The Accursed Share by Georges Bataille
This is Bataille's Most theoretical and systematic work imo. I find hard calling it a book of 'Political economy" because it rarely discusses politics. But i'm premature in my study so what really defines political philosophy?.
Comments (7)
I havent read the Bataille. Looks weirdly interesting.
Are they? In academics, maybe. In life, not so much. In political life, economy is central: it frames so many issues, influences so many decisions, determines so many policies. Is it really possible to keep them in separate arenas?
Read John Locke and JS Mill.
Absolutely.
The economy is science and politics aren't. The latter is full-filled by theories of what "should" a society works correctly. Furthermore, I guess that theorists of politics are always debating each other about the classic fight of "social classes". It is true that politics are influenced by Economics, but this is the one that goes separated and cannot be influenced by politics.

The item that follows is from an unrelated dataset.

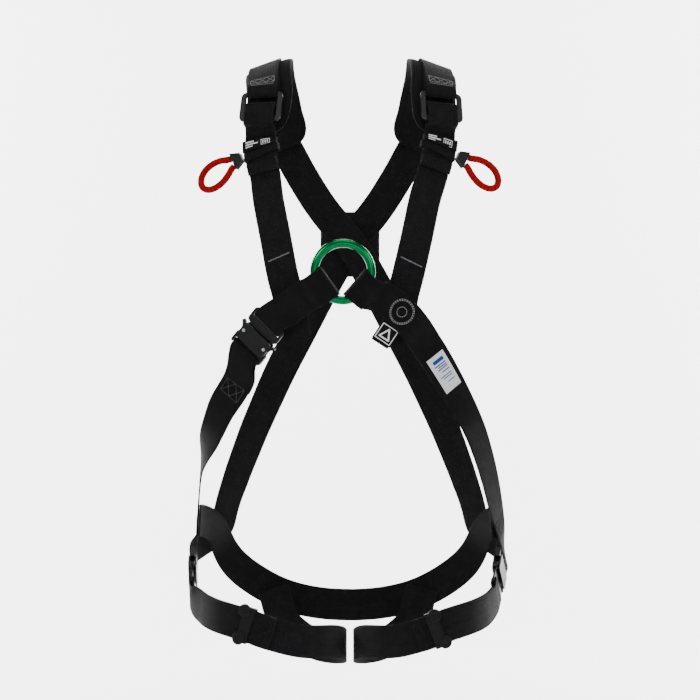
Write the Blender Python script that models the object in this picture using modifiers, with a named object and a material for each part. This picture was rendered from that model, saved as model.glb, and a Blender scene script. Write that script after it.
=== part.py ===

For example: inflation or bankruptcy. These concepts that are more common that we used to think, can be fixed or analysed thanks to economists, experts of market and money fluctuations. A politician cannot make anything here. Maybe spreading some lies to collect votes, but his/her discourse will be empty. The markets work themselves, without political theories.
Unemployment is one of the main examples too. The increase or decrease in the rate of working people depends on a lot of factors. Most of them come from economics. But, however, politicians tend to think it is due to their "political theories" when this is a terrible mistake. If your economy depends on tourism and we are in a scenario like a pandemic where all airports are locked down, your unemployment rate will experience a high ratio because of the lack of tourists. Politics has nothing to do with these facts.
Quoting Vera Mont
Well, political economy and political philosophy, which the OP asked about, are just the names of academic disciplines, so that's really what I was talking about. And anyway, the separation I described is not between economics and politics but between a social science that combines both on one side (political economy), and a branch of philosophy on the other (political philosophy).
But I'm all for an interdisciplinary approach and I'm all for applying these things in everyday life. One of the things I like about Marx and critical theory (at least early critical theory) is their resistance to a specialization that leads to the splitting of knowledge into smaller and smaller discrete chunks.